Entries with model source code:
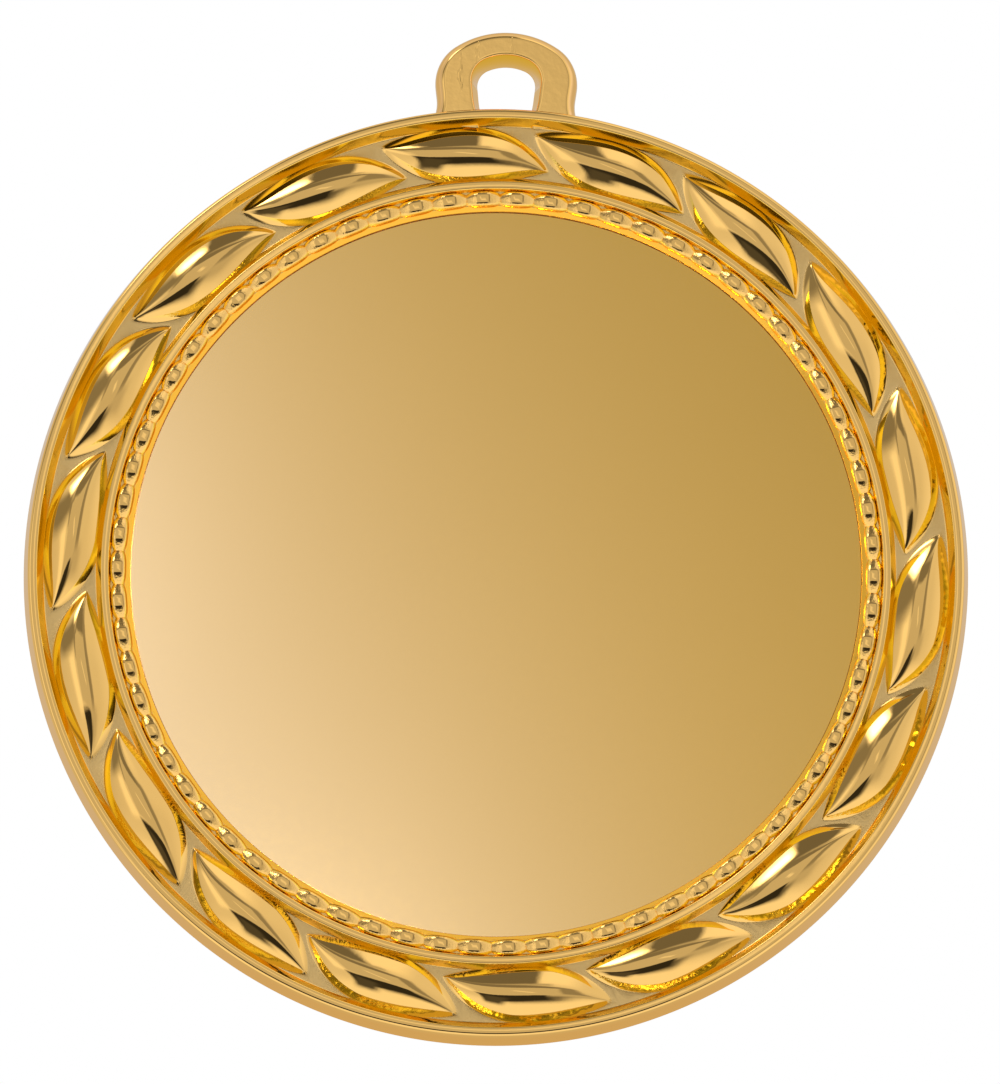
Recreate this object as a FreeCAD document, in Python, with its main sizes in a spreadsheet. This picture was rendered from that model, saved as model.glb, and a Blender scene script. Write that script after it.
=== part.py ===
import FreeCAD, Part
import math
import os
import Sketcher

# Round award medal with a laurel wreath border, a beaded ring, a flat mirror centre and a ribbon loop.
# Every piece is drawn lying on its back: heights run along local +Z from the plane that the medal's
# back rests on, and the ribbon loop points along local +Y. Each piece's Placement then stands it
# upright, so that the finished medal has its loop towards +Z and its face towards -Y.
# The origin is the middle of the recess floor in the back, on the medal's own axis.

DIMENSIONS = [
    # Outer rim of the casting
    ("back_plane", 0.0, "height of the plane that the back rests on"),
    ("parting_radius", 32.5, "widest radius, on the mould's parting line"),
    ("parting_height", 1.1, "height of the parting line above the back"),
    ("back_edge_radius", 31.7, "outer radius of the flat back"),
    ("back_edge_round", 0.6, "rounding where the back meets the side"),
    ("rim_shoulder_radius", 32.1, "outer radius of the rim's top, before rounding"),
    ("rim_shoulder_round", 0.35, "rounding of the rim's outer top edge"),
    ("rim_inner_radius", 31.5, "inner radius of the rim's flat top"),
    ("rim_top", 4.0, "height of the rim's flat top, which is the medal's thickness"),
    ("crest_round", 0.12, "rounding of the rim's inner edge and both edges of the ridge"),
    # Sunk channel that carries the wreath
    ("channel_outer_radius", 31.15, "foot of the rim's inner wall"),
    ("channel_inner_radius", 27.45, "foot of the ridge's outer wall"),
    ("channel_floor", 2.8, "height of the channel's floor"),
    # Plain ridge between the wreath and the beads
    ("ridge_outer_radius", 27.1, "outer radius of the ridge's flat top"),
    ("ridge_inner_radius", 26.6, "inner radius of the ridge's flat top"),
    ("ridge_top", 3.7, "height of the ridge"),
    # Groove for the beads, and the seat for the centre disc
    ("groove_outer_radius", 26.45, "foot of the ridge's inner wall"),
    ("groove_inner_radius", 25.55, "inner edge of the bead groove"),
    ("groove_floor", 3.0, "height of the bead groove's floor"),
    ("seat_mouth_radius", 25.15, "foot of the sloping lip, where the seat's wall starts"),
    ("seat_mouth_height", 2.6, "height of the foot of the sloping lip"),
    ("seat_radius", 25.05, "radius of the seat at its floor"),
    ("seat_floor", 1.05, "height of the seat's floor"),
    # Plain recess in the back
    ("back_recess_radius", 25.6, "radius of the recess floor in the back"),
    ("back_recess_mouth", 25.9, "radius of the recess at the back plane"),
    ("back_recess_depth", 0.3, "depth of the recess in the back"),
    # Laurel leaves
    ("leaf_count", 18, "leaves in the wreath"),
    ("leaf_first_angle", 14.4, "angle from the loop to the middle of the first leaf, degrees"),
    ("leaf_centre_radius", 28.82, "radius at which the middle of a leaf lies"),
    ("leaf_half_length", 5.94, "half of the distance between a leaf's two tips"),
    ("leaf_tilt", 12.5, "turn of a leaf from the tangent towards the centre, degrees"),
    ("leaf_outer_bulge", 2.22, "width of the half of the leaf that faces the rim"),
    ("leaf_inner_bulge", 1.46, "width of the half of the leaf that faces the ridge"),
    ("leaf_root", 2.6, "height at which a leaf starts, a little under the channel's floor"),
    ("leaf_wall_top", 2.98, "height of a leaf's edge at its tips"),
    ("leaf_crown", 3.96, "height of the middle of a leaf"),
    # Beads
    ("bead_count", 70, "beads in the ring"),
    ("bead_first_angle", 2.04, "angle from the loop to the first bead, degrees"),
    ("bead_circle_radius", 25.95, "radius at which the beads lie"),
    ("bead_half_length", 1.02, "half of a bead's length along the ring"),
    ("bead_half_width", 0.55, "half of a bead's width across the ring"),
    ("bead_half_height", 0.65, "half of a bead's full height"),
    ("bead_centre_height", 2.95, "height of a bead's centre"),
    # Ribbon loop
    ("loop_thickness", 3.0, "thickness of the loop, from the back plane"),
    ("loop_waist", 34.3, "distance from the medal's centre to the loop's widest place"),
    ("loop_half_width", 4.91, "half of the loop's widest place"),
    ("loop_crown", 37.88, "distance from the medal's centre to the loop's top"),
    ("loop_side_radius", 3.0, "radius of the loop's outer shoulders"),
    ("loop_foot_half_width", 4.5, "half of the loop's width at its foot"),
    ("loop_foot", 31.25, "distance from the medal's centre to the loop's foot, inside the rim"),
    ("hole_half_width", 2.0, "half of the ribbon hole's widest place"),
    ("hole_crown", 35.67, "distance from the medal's centre to the ribbon hole's top"),
    ("hole_side_radius", 1.2, "radius of the ribbon hole's shoulders"),
    ("hole_foot_half_width", 1.65, "half of the ribbon hole's width at its foot"),
    ("hole_foot", 32.0, "distance from the medal's centre to the ribbon hole's foot, inside the rim"),
    ("loop_edge_round", 0.6, "rounding of the loop's edges"),
    # Centre disc and its adhesive
    ("disc_radius", 25.0, "radius of the mirror disc"),
    ("disc_thickness", 1.2, "thickness of the mirror disc"),
    ("disc_edge_round", 0.15, "rounding of the mirror disc's front edge"),
    ("adhesive_radius", 24.0, "radius of the adhesive pad"),
    ("adhesive_thickness", 0.15, "thickness of the adhesive pad"),
]

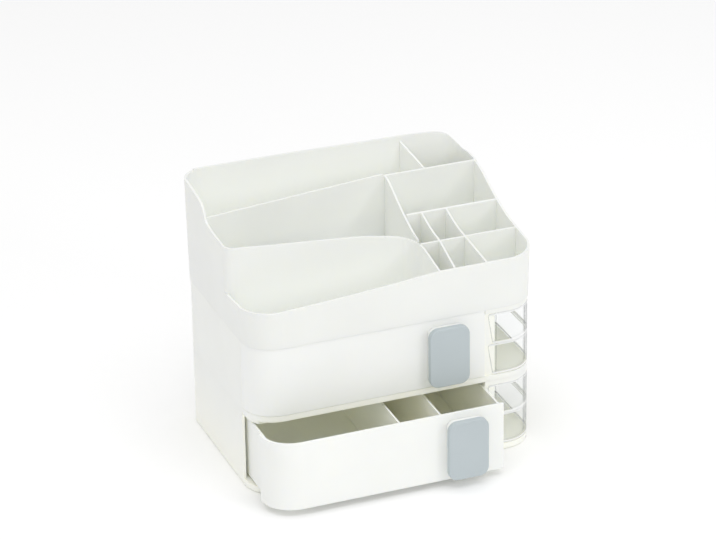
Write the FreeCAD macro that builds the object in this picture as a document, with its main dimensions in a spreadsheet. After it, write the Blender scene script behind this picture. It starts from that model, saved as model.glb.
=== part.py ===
"""Brush holder with drawers: two stacked modules, each with a wide drawer and two swing-out
corner trays, under a stepped organiser for brushes, bottles and lipsticks.

Millimetres. +Z is up, the front faces -Y and the trays are at the right, +X. The origin lies
on the table, under the middle of the whole with its lower drawer standing open.
"""

import FreeCAD, Part
import math
import os
import Sketcher

doc = FreeCAD.newDocument("BrushHolder")

# ---------------------------------------------------------------------------------------
# Driving dimensions
# ---------------------------------------------------------------------------------------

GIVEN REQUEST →
Search the listing for the string "that". Copy each line where it turns up.

SOLUTION TO THIS EXERCISE →
Recreate this object as a FreeCAD document, in Python, with its main sizes in a spreadsheet. This picture was rendered from that model, saved as model.glb, and a Blender scene script. Write that script after it.
# Every piece is drawn lying on its back: heights run along local +Z from the plane that the medal's
# upright, so that the finished medal has its loop towards +Z and its face towards -Y.
    ("back_plane", 0.0, "height of the plane that the back rests on"),
    # Sunk channel that carries the wreath
    ("leaf_outer_bulge", 2.22, "width of the half of the leaf that faces the rim"),
    ("leaf_inner_bulge", 1.46, "width of the half of the leaf that faces the ridge"),
Write the FreeCAD macro that builds the object in this picture as a document, with its main dimensions in a spreadsheet. After it, write the Blender scene script behind this picture. It starts from that model, saved as model.glb.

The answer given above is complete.